How To...Get Tough with Bad Customers
By Elizabeth Esfahani

(Business 2.0) – ING Direct is the fast-food chain of financial services. With a handful of offerings including savings accounts, CDs, and home equity loans, the bank, based in Wilmington, Del., is about as no-frills as it gets. Yet its profits are downright gaudy, soaring 45 percent to $68.2 million last year. A unit of Dutch giant ING, the bank lures low-maintenance customers with high interest rates; its Orange savings account pays 2.2 percent, four times the industry average. To offset that generosity, the bank does 75 percent of its transactions online and avoids amenities like checking.
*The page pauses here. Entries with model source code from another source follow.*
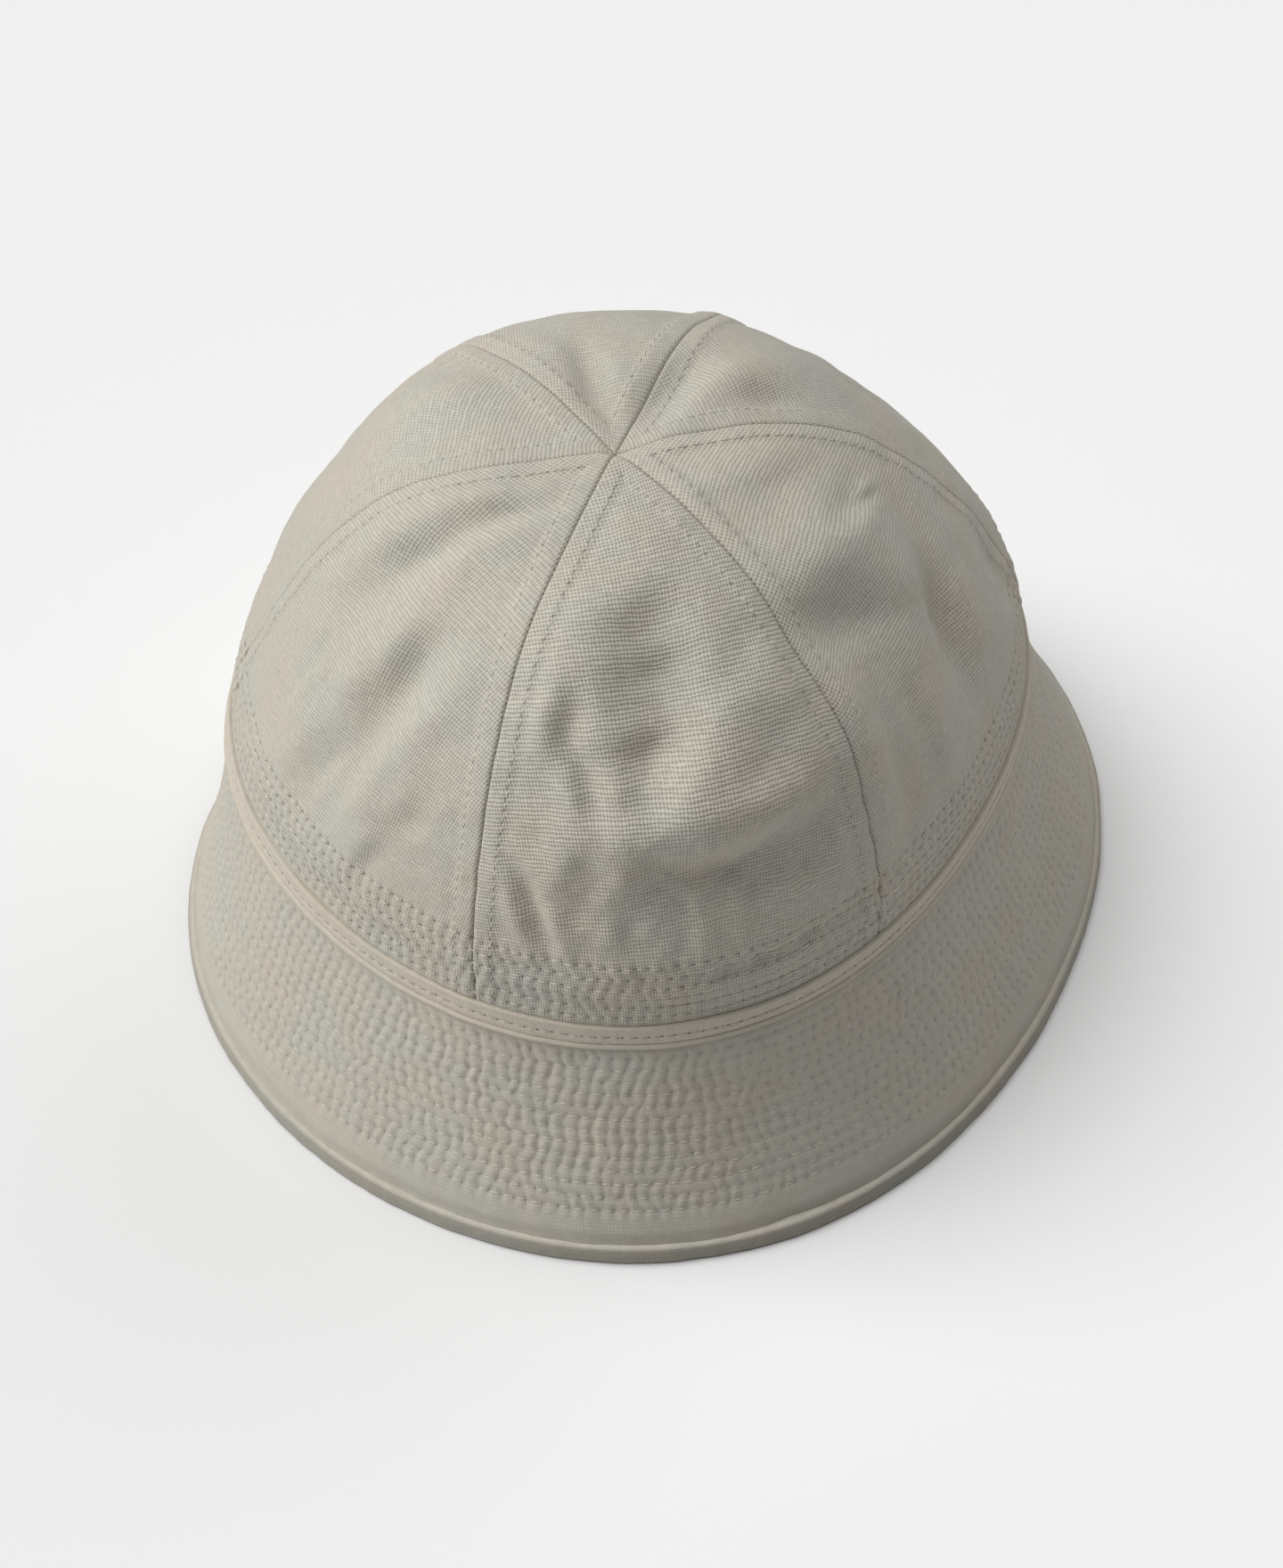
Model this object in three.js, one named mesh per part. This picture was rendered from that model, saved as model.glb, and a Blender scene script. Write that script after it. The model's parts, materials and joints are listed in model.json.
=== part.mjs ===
// Sailor cap: a soft cotton crown of six gores, a folded tape over the crown seam,
// a steep sloping brim and a rolled edge that the cap stands on.
// Millimetres, +Z up. The front of the cap faces -Y, and azimuths are counted
// in degrees from the front towards +X.
import * as THREE from "three";
import { mergeVertices } from "three/addons/utils/BufferGeometryUtils.js";

// Driving dimensions
const CROWN_WALL = 2.0;
const BRIM_WALL = 2.5;
const TAPE_HEIGHT = 8.5;
const BAND_HEIGHT = 20.0;
const GAP = 0.3;
const COLUMNS_AROUND = 72;

// The crown seam: the closed curve along the lower edge of the tape.
// Its radius is a circle with two waves on it, and it dips slightly to one side.
const CROWN_SEAM = {
  radius: 95.0, centreX: -1.5, centreY: 0.0, height: 58.3, slopeX: -0.0065, slopeY: -0.0012,
  waves: [
    { perTurn: 2, cos: -0.0254, sin: -0.0348 },
    { perTurn: 3, cos: 0.0404, sin: -0.0015 },
  ],
};

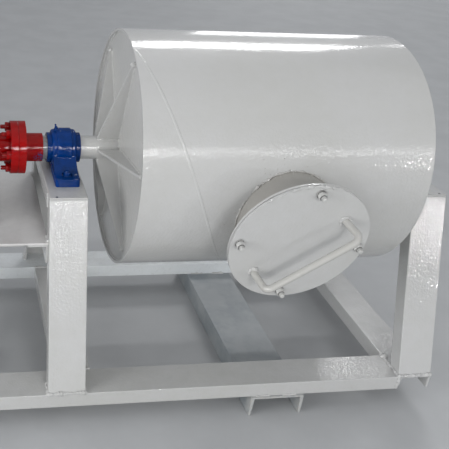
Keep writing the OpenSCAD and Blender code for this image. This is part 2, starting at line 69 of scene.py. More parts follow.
def makeCamera(view):
    # the columns of the turn are the picture's right, up and back directions
    cosYaw, sinYaw = math.cos(view["yaw"]), math.sin(view["yaw"])
    cosPitch, sinPitch = math.cos(view["pitch"]), math.sin(view["pitch"])
    cosRoll, sinRoll = math.cos(view["roll"]), math.sin(view["roll"])
    look = np.array([sinYaw * cosPitch, cosYaw * cosPitch, -sinPitch])
    level = np.array([cosYaw, -sinYaw, 0.0])
    steep = np.cross(look, level)
    right = cosRoll * level + sinRoll * steep
    down = -sinRoll * level + cosRoll * steep
    data = bpy.data.cameras.new("camera")
    data.sensor_width = 36
    data.lens = view["focal"] / view["picture"] * data.sensor_width
    data.shift_x = 0.5 - view["middle"][0] / view["picture"]
    data.shift_y = view["middle"][1] / view["picture"] - 0.5
    data.clip_start, data.clip_end = 0.05, 100
    obj = addObject("camera", data)
    turn = Matrix(np.stack([right, -down, -look], 1).tolist()).to_4x4()
    obj.matrix_world = Matrix.Translation(view["place"]) @ turn
    bpy.context.scene.camera = obj


makeCamera(camera)

# each lamp stands where the photograph's highlights mirror a window, a door or a pale wall
lamps = {
    "frontWindows": {"place": (0.2, -7.0, 3.1), "aim": (0.2, 0, 0.9), "size": (1.6, 0.3), "watts": 105},
    "frontRow": {"place": (4.0, -7.0, 3.25), "aim": (4.0, 0, 0.9), "size": (5.4, 0.22), "watts": 42},
    "frontDoor": {"place": (0.45, -7.0, 1.75), "aim": (0.45, 0, 0.9), "size": (0.45, 0.25), "watts": 15},
    "sideDoor": {"place": (6.0, -7.0, 1.90), "aim": (6.0, 0, 0.9), "size": (0.7, 0.24), "watts": 84},
    "frontBounce": {"place": (-2.8, -4.6, 0.9), "aim": (-0.3, 0, 0.6), "size": (4.0, 1.2), "watts": 38},
    "leftBounce": {"place": (-5.1, -2.0, 2.0), "aim": (-0.6, 0, 0.8), "size": (2.5, 2.4), "watts": 128},
    "roofWindows": {"place": (7.3, 14.0, 14.7), "aim": (7.3, 0, 14.7), "size": (6.4, 5.0), "watts": 1240},
    "sideWindows": {"place": (11.3, 14.0, 10.6), "aim": (11.3, 0, 10.6), "size": (0.8, 1.3), "watts": 15},
    "farDoor": {"place": (6.4, 14.0, 3.4), "aim": (6.4, 0, 3.4), "size": (4.0, 4.0), "watts": 125},
    "roofLight": {"place": (0.3, -0.6, 5.4), "aim": (0, 0, 0.6), "size": (6.0, 6.0), "watts": 33},
}


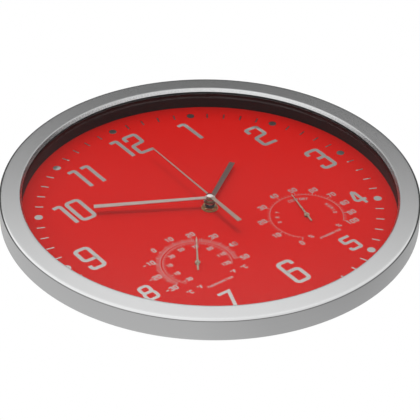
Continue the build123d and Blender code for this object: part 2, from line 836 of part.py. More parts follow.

But here's another cost killer: The bank "fires" about 3,600 of its 2 million customers every year. Ditching clients who are too time-consuming saves the company at least $1 million annually. ING Direct has driven its cost per account to a third of the industry average, even as its total assets have climbed to $30 billion since it entered the U.S. market in 2000. CEO Arkadi Kuhlmann explains how ING Direct gets rid of overly demanding customers. — INTERVIEW BY ELIZABETH ESFAHANI

The difference between ING Direct and the rest of the financial industry is like the difference between take-out food and a sit-down restaurant. The business isn't based on relationships; it's based on a commodity product that's high-volume and low-margin. We need to keep expenses down, which doesn't work when customers want a lot of empathetic contact.
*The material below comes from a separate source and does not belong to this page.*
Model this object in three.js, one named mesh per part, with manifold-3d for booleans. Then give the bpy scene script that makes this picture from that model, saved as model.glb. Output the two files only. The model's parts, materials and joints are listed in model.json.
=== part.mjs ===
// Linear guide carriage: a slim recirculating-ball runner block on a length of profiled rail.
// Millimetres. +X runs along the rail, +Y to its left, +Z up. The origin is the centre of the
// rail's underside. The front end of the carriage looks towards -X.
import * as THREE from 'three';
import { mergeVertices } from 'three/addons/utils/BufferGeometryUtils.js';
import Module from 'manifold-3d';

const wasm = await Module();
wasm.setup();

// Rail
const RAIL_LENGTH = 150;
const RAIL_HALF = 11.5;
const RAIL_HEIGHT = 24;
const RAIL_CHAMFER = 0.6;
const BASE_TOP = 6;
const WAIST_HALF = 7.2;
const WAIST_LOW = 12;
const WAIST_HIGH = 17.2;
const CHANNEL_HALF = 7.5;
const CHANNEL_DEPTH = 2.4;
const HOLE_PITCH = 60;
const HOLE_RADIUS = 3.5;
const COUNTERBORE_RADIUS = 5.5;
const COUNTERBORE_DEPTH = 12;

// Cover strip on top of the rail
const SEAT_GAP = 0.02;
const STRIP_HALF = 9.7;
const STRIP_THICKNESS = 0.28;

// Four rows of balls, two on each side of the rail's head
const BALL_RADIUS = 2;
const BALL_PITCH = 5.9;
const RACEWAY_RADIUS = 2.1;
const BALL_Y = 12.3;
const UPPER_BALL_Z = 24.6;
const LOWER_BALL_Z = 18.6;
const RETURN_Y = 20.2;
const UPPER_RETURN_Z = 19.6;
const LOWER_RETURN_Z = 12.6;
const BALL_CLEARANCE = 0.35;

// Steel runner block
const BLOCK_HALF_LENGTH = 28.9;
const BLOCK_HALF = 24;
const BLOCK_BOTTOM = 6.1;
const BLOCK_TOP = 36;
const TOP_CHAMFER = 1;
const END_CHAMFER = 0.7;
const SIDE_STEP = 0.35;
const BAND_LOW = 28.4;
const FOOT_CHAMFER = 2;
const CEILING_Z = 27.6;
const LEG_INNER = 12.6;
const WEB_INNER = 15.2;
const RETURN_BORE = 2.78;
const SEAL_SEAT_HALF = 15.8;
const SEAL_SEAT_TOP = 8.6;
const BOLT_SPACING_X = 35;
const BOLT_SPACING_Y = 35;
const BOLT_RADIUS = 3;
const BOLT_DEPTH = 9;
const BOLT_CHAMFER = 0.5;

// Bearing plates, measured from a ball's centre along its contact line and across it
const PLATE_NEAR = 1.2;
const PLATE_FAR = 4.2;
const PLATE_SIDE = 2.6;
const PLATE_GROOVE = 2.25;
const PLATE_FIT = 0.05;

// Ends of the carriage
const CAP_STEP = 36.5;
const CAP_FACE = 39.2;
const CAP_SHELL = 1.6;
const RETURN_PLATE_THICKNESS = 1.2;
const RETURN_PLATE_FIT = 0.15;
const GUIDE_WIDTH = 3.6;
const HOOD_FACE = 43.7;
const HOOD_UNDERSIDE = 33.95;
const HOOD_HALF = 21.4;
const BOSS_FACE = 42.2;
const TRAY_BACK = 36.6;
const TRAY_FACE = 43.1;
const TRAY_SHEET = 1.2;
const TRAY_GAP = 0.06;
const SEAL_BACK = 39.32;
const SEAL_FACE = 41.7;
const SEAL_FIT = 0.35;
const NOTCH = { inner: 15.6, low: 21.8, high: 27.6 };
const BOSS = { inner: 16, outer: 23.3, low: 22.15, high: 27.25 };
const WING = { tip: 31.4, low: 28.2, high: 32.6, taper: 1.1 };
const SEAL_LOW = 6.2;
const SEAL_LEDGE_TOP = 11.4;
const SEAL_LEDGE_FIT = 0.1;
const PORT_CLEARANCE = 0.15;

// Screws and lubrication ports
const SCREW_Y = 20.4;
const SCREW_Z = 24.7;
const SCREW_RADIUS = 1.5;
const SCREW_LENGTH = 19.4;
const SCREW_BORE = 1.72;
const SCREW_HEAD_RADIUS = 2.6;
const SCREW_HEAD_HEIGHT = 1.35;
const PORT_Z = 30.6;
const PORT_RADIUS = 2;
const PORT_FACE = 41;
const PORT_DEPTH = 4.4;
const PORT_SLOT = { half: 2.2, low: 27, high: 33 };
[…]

If the average customer phone call costs us $5.25 and the average account revenue is $12 per month, all it takes is 100,000 misbehaving customers for costs to go through the roof. So when a customer calls too many times or wants too many exceptions to the rule, our sales associate can basically say: Look, this doesn't fit you. You need to go back to your community bank and get the kind of contact you're comfortable with. Of course, we have to use judgment. In some cases, people have legitimate questions. But often it's customers with large balances who are used to special treatment. They like premiums, platinum cards, and special rates. But you don't get that kind of stuff at the take-out window.

There is no clear demographic that differentiates our customers; it's more a matter of behavior characteristics. Our customers tend to be early adopters—people who spend a lot of time online, on e-mail, and on cell phones. It's all about finding customers who are comfortable with a self-serve business; we try to get you in and out fast.

The conventional view in service is that if I trap you and hold you longer, the relationship is better. But I don't think that's the case. Even though our touch is light and short, it's all about how you feel in the end. The smile at a take-out window can be just as satisfying as good service at a sit-down restaurant. While this makes for some unhappy customers, you also get some who end up becoming a bit evangelical. Sometimes they apologize and promise they'll change. The trick is to explain why they can't call or e-mail all the time. People end up being more reasonable than you think, and the ones who aren't are the ones you want out the door anyway.